In order to promote #1 and keep those streets squeaky clean it is forbidden to sell or import gum. If one requires gum they must obtain a pescription from a Doctor. Travellers may bring no more than 2 packets into the country but be sure to dispose of properly. Mints are the safest/best option.

3. Flush the toilet

Conservationists that follow the old adage “if its yellow let it mellow” will need to break habit as public toilets undergo random checks by police and if anyone not clearing a public toilet for the next patron will face the same fine as littering.

4. Smoking

Smokers, don’t panic. It is legal to smoke in Singapore, however, many restrictions apply to where. You cannot smoke in an enclosed or undercover areas or any building that has air conditioning. You will see locals standing close the road on the footpath smoking next to bins. Although it is not necessary to be stationary whilst smoking, hug the edge of the path and ENSURE you extinguish and dispose of the butt in the bin or face another heavy fine. Throwing you cigarette butt on the ground comes under a special form of littering

5. Pornography 

Pornography is illegal under morality laws, you won’t find it, even on google.

6. Drinking

Unlike Australia, alcohol is able to be purchased in convenience stores. Last purchase is permitted at 10:30 pm and anytime after that needs to be in a licensed bar.

7. Drugs

Possession or consumption of cannabis can earn you up to 10 years in prison or a $20,000 fine. Importing or exporting results in the death penalty. Best to stay clean.

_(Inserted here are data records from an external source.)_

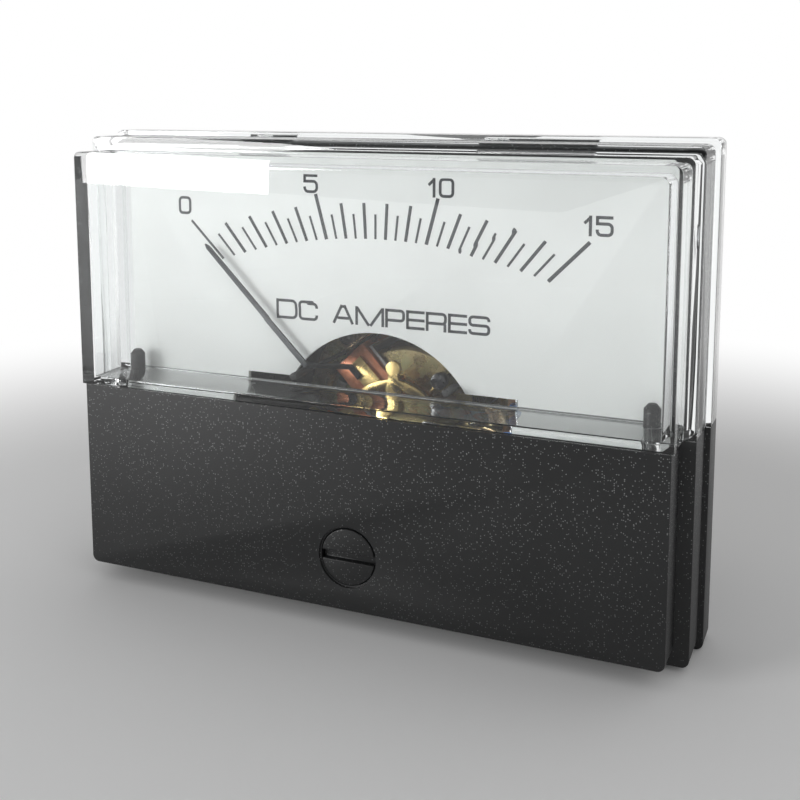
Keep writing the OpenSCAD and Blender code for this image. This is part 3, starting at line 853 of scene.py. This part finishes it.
@dataclass
class Dial:
    """The printed dial. Sizes are in millimetres on the dial's face, about the pointer's axis.

    Attributes:
        base_rise: Height of the marks' inner line over the axis.
        base_sag: How fast that line falls with the square of the distance from the middle.
        step: Angle between two marks.
        half_steps: Marks on each side of the middle one.
        ink: How far the print stands off the dial.
        numerals: Each number with its left edge and its baseline.
        figure_gap: Space between two figures.
        legend: The unit's name.
        legend_at: Its left edge and its baseline.
        letter_gap: Space between two letters.
        word_gap: Space between two words.
    """

    base_rise: float = 31.8
    base_sag: float = 0.0060
    step: float = 3.0
    half_steps: int = 15
    ink: float = 0.03
    numerals: tuple[tuple[str, float, float], ...] = (
        ("0", -35.8, 34.3), ("5", -12.4, 38.5), ("10", 8.45, 38.5), ("15", 32.15, 34.2))
    figure_gap: float = 0.55
    legend: str = "DC AMPERES"
    legend_at: tuple[float, float] = (-17.55, 18.5)
    letter_gap: float = 0.2
    word_gap: float = 2.3

    def __post_init__(self) -> None:
        """Read the dial's face and the axis from the frame."""
        lo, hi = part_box("dial_plate")
        self.face_y = lo.y
        hub_lo, hub_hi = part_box("core_magnet")
        self.axis = Vector(((hub_lo.x + hub_hi.x) / 2, self.face_y, (hub_lo.z + hub_hi.z) / 2))

    def inner_radius(self, angle: float) -> float:
        """Return the distance from the axis to a mark's inner end.

        Args:
            angle: The mark's clock angle in radians.
        """
        across = self.base_sag * math.sin(angle) ** 2
        if across < 1e-9:
            return self.base_rise
        cosine = math.cos(angle)
        return (math.sqrt(cosine * cosine + 4 * across * self.base_rise) - cosine) / (2 * across)

    def mark_size(self, index: int) -> tuple[float, float]:
        """Return a mark's length and width.

        Args:
            index: The mark's number from the left.
        """
        out = (abs(index - self.half_steps) / self.half_steps) ** 2
        if index % 10 == 0:
            return 7.1 + 1.4 * out, 0.4 if index == 0 else 0.56
        if index % 2 == 0:
            return 5.5 + 0.5 * out, 0.5
        return 3.8 + 0.8 * out, 0.36

    def marks(self) -> bmesh.types.BMesh:
        """Return the scale's marks as thin bars."""
        bm = bmesh.new()
        for index in range(2 * self.half_steps + 1):
            angle = math.radians(self.step * (index - self.half_steps))
            length, width = self.mark_size(index)
            middle = self.inner_radius(angle) + length / 2
            place = (Matrix.Translation(self.axis) @ Matrix.Rotation(angle, 4, "Y")
                     @ Matrix.Translation(Vector((0, 0, middle)) * MM)
                     @ Matrix.Diagonal((width * MM, 2 * self.ink * MM, length * MM, 1)))
            bmesh.ops.create_cube(bm, size=1.0, matrix=place)
        return bm

    def lettering(self, words: str, left: float, base: float) -> bmesh.types.BMesh:
        """Return words as thin strokes on the dial.

        Args:
            words: What it says.
            left: Left edge of the first letter.
            base: Height of the baseline over the axis.

        Returns:
            The mesh.
        """
        bm = bmesh.new()
        tracking = self.figure_gap if words.isdigit() else self.letter_gap
        for sign in words:
            if sign == " ":
                left += self.word_gap
                continue
            width, strokes = Alphabet.glyph(sign)
            for stroke in strokes:
                Alphabet.draw(bm, stroke, left, base)
            left += width + tracking
        bmesh.ops.remove_doubles(bm, verts=bm.verts, dist=0.002)
        rim = bmesh.ops.extrude_face_region(bm, geom=bm.faces[:], use_keep_orig=True)
        lifted = [item for item in rim["geom"] if isinstance(item, bmesh.types.BMVert)]
        bmesh.ops.translate(bm, verts=lifted, vec=(0, 0, 2 * self.ink))
        bmesh.ops.recalc_face_normals(bm, faces=bm.faces)
        place = Matrix.Translation(self.axis) @ Matrix.Rotation(math.radians(90), 4, "X") @ Matrix.Scale(MM, 4)
        bmesh.ops.transform(bm, matrix=place @ Matrix.Translation((0, 0, -self.ink)), verts=bm.verts)
        return bm

    def build(self, shop: Workshop) -> None:
        """Build the dial and its print.

        Args:
            shop: Where pieces are made.
        """
        shop.softened("dial_plate", 0.12, 2)
        shop.softened("dial_screws", 0.12, 2)
        prints = [shop.piece("scale_marks", self.marks(), "case", Slot.ENAMEL)]
        for words, left, base in self.numerals:
            prints.append(shop.piece(f"numeral_{words}", self.lettering(words, left, base), "case", Slot.ENAMEL))
        shape = self.lettering(self.legend, *self.legend_at)
        prints.append(shop.piece("unit_legend", shape, "case", Slot.ENAMEL))
        for obj in prints:
            obj.data.materials.clear()
            obj.data.materials.append(shop.paint.print_ink)


@dataclass
class Movement:
    """The fixed part of the movement."""

    edge_mm: float = 0.12

    def build(self, shop: Workshop) -> None:
        """Build the movement.

        Args:
            shop: Where pieces are made.
        """
        for node in ("yoke_ring", "yoke_screws", "core_magnet", "core_spacers", "movement_plate",
                     "movement_screws", "bridge_pillars", "front_bridge", "bridge_screws", "front_jewel_screw",
                     "rear_jewel_screw", "jewel_lock_nuts", "rear_spring_tag", "pointer_stops"):
            shop.softened(node, self.edge_mm, 2)
        shop.plain("rear_hairspring")


@dataclass
class MovingCoil:
    """The coil, its pivots, the balance and the pointer."""

    edge_mm: float = 0.1

    def build(self, shop: Workshop) -> None:
        """Build the moving coil.

        Args:
            shop: Where pieces are made.
        """
        for node in ("coil_former", "coil_winding", "balance_cross", "balance_weights"):
            shop.softened(node, self.edge_mm, 2)
        shop.softened("pointer", 0.08, 2)
        shop.plain("pivot_shafts")


@dataclass
class ZeroAdjuster:
    """The zero screw, its lever and the front hairspring."""

    edge_mm: float = 0.18

    def build(self, shop: Workshop) -> None:
        """Build the zero adjuster.

        Args:
            shop: Where pieces are made.
        """
        shop.softened("zero_adjust_screw", self.edge_mm, 3)
        shop.softened("zero_lever", 0.08, 2)
        shop.plain("front_hairspring")


@dataclass
class Circuit:
    """The tag board with its resistor, the rear terminals and the fixing studs.

    Attributes:
        edge_mm: Rounding on the edges.
        stud_edge: Rounding on the studs' edges.
        terminal_thread: Radius, pitch and start of the terminals' thread.
        fixing_thread: The same for the fixing studs.
        root_share: Depth of the core under the crest, as a share of the pitch.
        lead_in: How far ahead of the thread the core is thinned.
        bare_end: Length without a thread at the tip.
        ridge_share: Size of the ridge's section as a share of the pitch.
        ridge_shape: How that section is squeezed on each axis.
        turn_steps: Faces round one turn of the thread.
    """

    edge_mm: float = 0.15
    stud_edge: float = 0.08
    terminal_thread: tuple[float, float, float] = (2.5, 0.8, 39.0)
    fixing_thread: tuple[float, float, float] = (1.5, 0.5, 0.4)
    root_share: float = 0.385
    lead_in: float = 0.2
    bare_end: float = 0.5
    ridge_share: float = 0.62
    ridge_shape: tuple[float, float, float] = (0.62, 0.84, 1.0)
    turn_steps: int = 24

    def build(self, shop: Workshop) -> None:
        """Build the circuit and the terminals.

        Args:
            shop: Where pieces are made.
        """
        for node in ("tag_board", "tag_board_screw", "shunt_bar", "terminal_nuts", "terminal_washers"):
            shop.softened(node, self.edge_mm, 2)
        for node in ("calibration_resistor", "resistor_leads"):
            shop.plain(node)
        self.threaded(shop, "terminal_studs", *self.terminal_thread)
        self.threaded(shop, "fixing_studs", *self.fixing_thread)

    def threaded(self, shop: Workshop, node: str, radius: float, pitch: float, start: float) -> None:
        """Cut a helical thread into the free end of a node's studs.

        Args:
            shop: Where pieces are made.
            node: The studs.
            radius: Outer radius of the thread in millimetres.
            pitch: Its pitch.
            start: Where it starts along Y.
        """
        bm = shop.merged(node)
        end = max(vert.co.y for vert in bm.verts)
        reach = 3 * radius * MM
        tips: list[Vector] = []
        for vert in bm.verts:
            if vert.co.y >= end - NEAR and all((vert.co - tip).length >= reach for tip in tips):
                tips.append(vert.co.copy())
        groups = [[vert.co for vert in bm.verts if vert.co.y > end - NEAR and (vert.co - tip).length < reach]
                  for tip in tips]
        middles = [sum(group, Vector()) / len(group) for group in groups]
        root = self.root_share * pitch * MM
        for vert in bm.verts:
            if vert.co.y < (start - self.lead_in) * MM or vert.co.y > end - NEAR:
                continue
            middle = min(middles, key=lambda one, here=vert.co: (one - here).xz.length)
            away = Vector((vert.co.x - middle.x, 0, vert.co.z - middle.z))
            if abs(away.length - radius * MM) < 10 * NEAR:
                vert.co -= away.normalized() * root
        edges = [edge for edge in bm.edges if edge.is_manifold and edge.calc_face_angle() > math.radians(30)]
        bmesh.ops.bevel(bm, geom=edges, offset=self.stud_edge * MM, offset_type="OFFSET", segments=2, profile=0.5,
                        affect="EDGES", clamp_overlap=True, material=-1)
        bmesh.ops.remove_doubles(bm, verts=bm.verts, dist=NEAR)
        turns = int((end / MM - self.bare_end - start) / pitch)
        for middle in middles:
            ridge = bmesh.ops.create_circle(bm, segments=3, radius=self.ridge_share * pitch * MM)["verts"]
            bmesh.ops.rotate(bm, verts=ridge, cent=(0, 0, 0), matrix=Matrix.Rotation(math.radians(-90), 3, "Z"))
            bmesh.ops.scale(bm, verts=ridge, vec=self.ridge_shape)
            tip = max(vert.co.x for vert in ridge)
            bmesh.ops.translate(bm, verts=ridge, vec=(middle.x + radius * MM - tip, start * MM, middle.z))
            loop = {edge for vert in ridge for edge in vert.link_edges}
            bmesh.ops.spin(bm, geom=[*ridge, *loop], cent=middle, axis=(0, 1, 0),
                           dvec=(0, pitch * MM / self.turn_steps, 0), angle=turns * math.tau,
                           steps=self.turn_steps * turns, use_duplicate=False)
        bmesh.ops.holes_fill(bm, edges=[edge for edge in bm.edges if edge.is_boundary], sides=0)
        bmesh.ops.recalc_face_normals(bm, faces=bm.faces)
        shop.piece(f"{node}_threaded", bm, shop.body_of(node), shop.slot_of(node), replaces=(node,))


@dataclass
class Studio:
    """Camera, lamps, world and floor.

    Attributes:
        eye: The camera's place.
        aim: The camera's turn in degrees.
        lens: Focal length on a 36 mm sensor.
        rise: Vertical shift.
        lamps: Each lamp's name, place, side and power in watts.
        fade: Distances from the middle between which the floor turns to plain white.
    """

    eye: tuple[float, float, float] = (0.07097, -0.16472, 0.04309)
    aim: tuple[float, float, float] = (82.161, 0.054, 23.277)
    lens: float = 50.49
    rise: float = -0.1875
    lamps: tuple[tuple[str, tuple[float, float, float], float, float], ...] = (
        ("key", (-0.5, -0.52, 0.14), 0.26, 2.3), ("fill", (0.42, -0.4, 0.36), 0.5, 0.5))
    fade: tuple[float, float] = (0.09, 0.22)

    def camera(self) -> None:
        """Set up the camera."""
        data = bpy.data.cameras.new("camera")
        data.lens = self.lens
        data.sensor_width = 36.0
        data.shift_y = self.rise
        data.clip_start = 0.01
        obj = bpy.data.objects.new("camera", data)
        obj.location = self.eye
        obj.rotation_euler = [math.radians(angle) for angle in self.aim]
        bpy.context.scene.collection.objects.link(obj)
        bpy.context.scene.camera = obj

    def lamp(self, name: str, place: Vector, size: float, power: float) -> None:
        """Add a square lamp that faces the object.

        Args:
            name: The lamp's name.
            place: Where it stands.
            size: Its side.
            power: Its power in watts.
        """
        data = bpy.data.lights.new(name, "AREA")
        data.size = size
        data.energy = power
        obj = bpy.data.objects.new(name, data)
        obj.location = place
        obj.rotation_euler = (-place).to_track_quat("-Z", "Y").to_euler()
        bpy.context.scene.collection.objects.link(obj)

    def world(self) -> None:
        """Set up a surround that the camera sees as white and that lights and mirrors darker from the front."""
        world = bpy.data.worlds.new("surround")
        world.use_nodes = True
        world.node_tree.nodes.clear()
        board = NodeBoard(world.node_tree)
        place = board.add("ShaderNodeTexCoord")
        axes = board.add("ShaderNodeSeparateXYZ", Vector=place.outputs["Generated"])
        soft = board.ramp(axes.outputs["Y"], -0.35, 0.55, 0.26, 0.62)
        mirrored = board.ramp(axes.outputs["Y"], -0.25, 0.45, 0.05, 0.85)
        through = board.ramp(axes.outputs["Y"], -0.35, 0.4, 0.36, 1.0)
        path = board.add("ShaderNodeLightPath")
        level = board.mix_value(path.outputs["Is Glossy Ray"], soft, mirrored)
        level = board.mix_value(path.outputs["Is Transmission Ray"], level, through)
        level = board.math("MAXIMUM", level, path.outputs["Is Camera Ray"])
        shade = board.add("ShaderNodeBackground", Color=(1, 1, 1, 1), Strength=level)
        output = board.add("ShaderNodeOutputWorld")
        board.tree.links.new(shade.outputs[0], output.inputs[0])
        bpy.context.scene.world = world

    def floor(self, height: float) -> None:
        """Lay a pale floor that turns to plain white away from the object.

        Args:
            height: Where the object stands.
        """
        bm = bmesh.new()
        bmesh.ops.create_grid(bm, x_segments=8, y_segments=8, size=3.0)
        bmesh.ops.translate(bm, verts=bm.verts, vec=(0, 0, height - 0.00002))
        mesh = bpy.data.meshes.new("floor")
        bm.to_mesh(mesh)
        bm.free()
        obj = bpy.data.objects.new("floor", mesh)
        bpy.context.scene.collection.objects.link(obj)
        material = bpy.data.materials.new("floor")
        material.use_nodes = True
        material.node_tree.nodes.clear()
        board = NodeBoard(material.node_tree)
        place = board.add("ShaderNodeTexCoord")
        flat = board.add("ShaderNodeVectorMath", set_operation="MULTIPLY", i0=place.outputs["Object"], i1=(1, 1, 0))
        far = board.add("ShaderNodeVectorMath", set_operation="LENGTH", i0=flat.outputs[0])
        fade = board.ramp(far.outputs["Value"], *self.fade)
        matt = board.add("ShaderNodeBsdfDiffuse", Color=(0.9, 0.9, 0.9, 1.0))
        white = board.add("ShaderNodeEmission", Color=(1, 1, 1, 1), Strength=1.0)
        mix = board.add("ShaderNodeMixShader", i0=fade, i1=matt.outputs[0], i2=white.outputs[0])
        output = board.add("ShaderNodeOutputMaterial")
        board.tree.links.new(mix.outputs[0], output.inputs[0])
        mesh.materials.append(material)
        obj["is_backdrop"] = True

    def build(self, floor_z: float) -> None:
        """Set up the studio.

        Args:
            floor_z: Height of the floor.
        """
        self.camera()
        self.world()
        self.floor(floor_z)
        for name, place, size, power in self.lamps:
            self.lamp(name, Vector(place), size, power)
        bpy.context.scene.view_settings.view_transform = "Standard"


def main() -> None:
    """Build the dressed meter."""
    logging.basicConfig(level=logging.INFO, format="%(message)s")
    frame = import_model()
    cad_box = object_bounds()
    shop = Workshop(frame, Paintbox())
    Studio().build(cad_box[0].z)
    for assembly in (Case(), Dial(), Movement(), MovingCoil(), ZeroAdjuster(), Circuit()):
        assembly.build(shop)


if __name__ == "__main__":
    main()
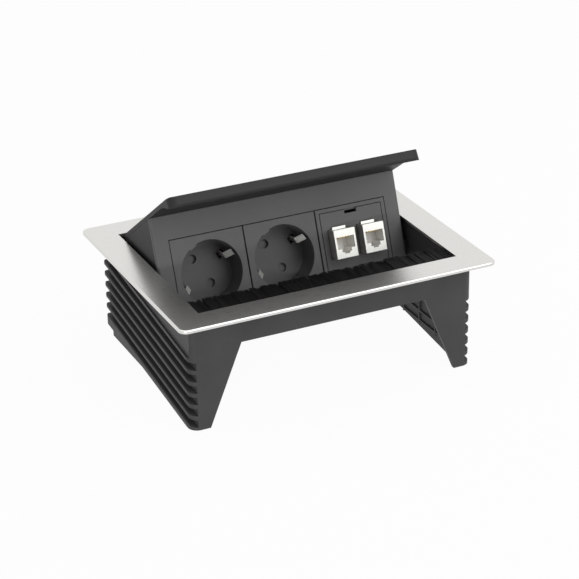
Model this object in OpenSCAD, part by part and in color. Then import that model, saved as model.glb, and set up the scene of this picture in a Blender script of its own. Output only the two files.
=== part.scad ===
/* [Bezel] */
// Width of the bezel's rails round the opening
rail = 18; // [17:0.5:26]
// Thickness of the bezel plate that lies on the desk
bezel_t = 2; // [1.6:0.1:2.4]
// Corner radius of the bezel
bezel_r = 5; // [3:0.5:8]
// Radius on the bezel's upper edge
edge_r = 0.8; // [0.4:0.1:1.2]

/* [Housing] */
// Wall thickness of the moulded housing
wall = 2.6; // [2:0.1:3]
// How far the side walls stand back from the opening
side_ledge = 2; // [1.5:0.1:2.4]
// How far the front and rear walls stand back from the opening
front_ledge = 2.6; // [2.2:0.1:3.4]
// Radius of the housing's front corners
front_r = 6; // [5:0.5:7]
// Radius of the housing's rear corners
rear_r = 2; // [1:0.5:5]
// How far the housing's front legs reach below the desk top
front_drop = 70; // [69:0.2:74]
// How far the side walls reach below the desk top
side_drop = 62.7; // [61:0.1:64]
// How far the rear corners reach below the desk top
rear_drop = 58.5; // [56:0.5:60]
// Height of the fascia across the front, below the desk top
fascia_h = 19.4; // [14:0.2:24]
// Width of a front leg at the fascia
leg_top = 32.7; // [26:0.1:40]
// Width of a front leg at its foot
leg_foot = 12; // [10:0.1:16]

/* [Cooling fins] */
// Number of grooves on each side
groove_count = 6; // [3:1:6]
// Distance from one groove to the next
fin_pitch = 7.36; // [6.5:0.02:7.4]
// Thickness of one fin
fin_t = 2.6; // [2:0.1:3.4]
// Depth of the grooves
fin_depth = 4.4; // [3:0.1:4.6]
// Slope of the fins, falling to the front
fin_slope = 6.8; // [4:0.1:7]
// How far the first groove starts below the desk top, half way back
fin_start = 18.6; // [17.8:0.2:19]

/* [Swivel unit] */
// Border of the panel beside the modules
side_border = 9.5; // [8:0.1:14]
// Gap between the unit and the opening at each side
side_gap = 2; // [1.6:0.1:2.4]
// Angle between the closed and the open position
open_angle = 35; // [30:1:36]
// Slope of the socket panel when open, from the horizontal
panel_slope = 70; // [68:0.5:72]
// Distance of the hinge axis from the opening's rear edge
hinge_in = 4.8; // [4.4:0.1:6]
// Distance of the hinge axis below the desk top
hinge_drop = 3.3; // [3.2:0.1:3.8]
// How far the closed lid reaches in front of the panel
overhang = 40.8; // [30:0.1:48]
// Gap in front of the closed lid, where cables leave through the brush
cable_gap = 22.9; // [16:0.1:30]
// Thickness of the lid
lid_t = 2.6; // [2.4:0.1:2.8]
// Thickness of the lid at its lip
lip_t = 6.8; // [5:0.1:7.2]
// Radius of the lip's end corners, seen from above
lip_corner = 5; // [3:0.5:7]
// Thickness of the panel and the covers
skin = 2.4; // [2:0.1:2.8]
// Border of the panel above the modules
top_border = 14.8; // [12:0.2:18]
// Border of the panel below the modules
foot_border = 5.2; // [4.8:0.2:6.4]
// Running gap between pieces that move past each other
gap = 0.5; // [0.4:0.05:0.7]

/* [Modules] */
// Width and height of one module
module_w = 48; // [46:0.2:56]
// Joint line round each module
seam = 0.45; // [0.25:0.05:0.5]
// Width of the plate outside the socket recess, at its narrowest
recess_rim = 4.3; // [3.6:0.1:6]
// Depth of the socket recess
recess_depth = 18; // [16:0.5:19]
// Depth of the contact carrier behind a socket
base_depth = 13; // [11:0.5:16]
// Distance between the two pin holes
pin_pitch = 19; // [18.8:0.1:19.2]
// Diameter of the pin holes
pin_hole = 5.6; // [5.2:0.1:6]
// Slant of the line through the pin holes, from the horizontal
pin_slant = 60.5; // [45:0.5:70]
// Width of the rim round the data plate
data_rim = 2.3; // [2:0.1:3]
// Gap between the two data jacks
jack_gap = 5.6; // [4:0.1:7]
// Plate beside the data jacks
jack_edge = 4.25; // [3:0.05:5]
// Height of one data jack
jack_h = 17.7; // [17:0.1:18.2]
// How far the data jacks stand out of their plate
jack_out = 8; // [5:0.5:9]

/* [Brush] */
// Thickness of the row of bristles
bristle_t = 5; // [4:0.5:6]
// Distance from one tuft to the next
tuft_pitch = 2; // [1.6:0.1:3]

/* [Hinge] */
// Diameter of the hinge pins
pin_d = 3; // [2.4:0.1:3]
// Play between a hinge pin and its bore
pin_play = 0.05; // [0.03:0.01:0.08]
// Wire of the lifting springs
spring_wire = 1; // [0.8:0.1:1]
// Turns of each lifting spring
spring_turns = 2.25; // [1.25:1:2.25]

/* [Hidden] */
$fn = 48;

eps = 0.01;
black = "#2b2b2c";
grey = "#5d5d5f";
steel = "#cfcfcc";
brass = "#c9a24a";

// Depth of the swivel unit, from its panel back to the hinge
fall = 180 - panel_slope - open_angle;
down_y = cos(fall);
down_z = -sin(fall);
play = 0.3;
floor_t = 2;
shutter_t = 1.6;
shutter_z = recess_depth + floor_t + shutter_t + 2 * play;
row_y = -(top_border + module_w / 2);
base_side = module_w - 4;
back_clear = 2.56;
heel_in = 0.8;
base_reach = (base_side / 2 - row_y) * down_y + (shutter_z + base_depth) * sin(fall);
unit_depth = round(10 * (base_reach + back_clear + skin + heel_in)) / 10;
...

8. No eating or drinking on the MRT

This includes water, water bottles are permitted on the train system, however, need to be unopened for the duration of the ride. This is not only to keep the train clean but passengers safe from slipping on liquids.

9. Don’t Jaywalk

No matter how much of a hurry you are in, wait. Police covertly monitor crossings and issue $15 fines for first offenders. Singaporeans are strict observors of the ruls and you will notice this more so at the crossings.

10. No PDA’s

“Outrage of Modesty” laws prohibits unwanted touching, violent or sexual, and criminalises homosexuality with a 2 year prison sentence. Best to avoid public displays of affection in general, even for heterosexual couples. Also don’t touch anyone’s head, the head is sacred.

Remember when you are in a foreign country you are subject to follow their laws at all times whether you are aware of or believe in the necessity of them. Capital punishment is widely used, in fact canes can be purchasdd in nearly all grocery stores for 50c. Be a global, smart, respectful traveller and stay safe!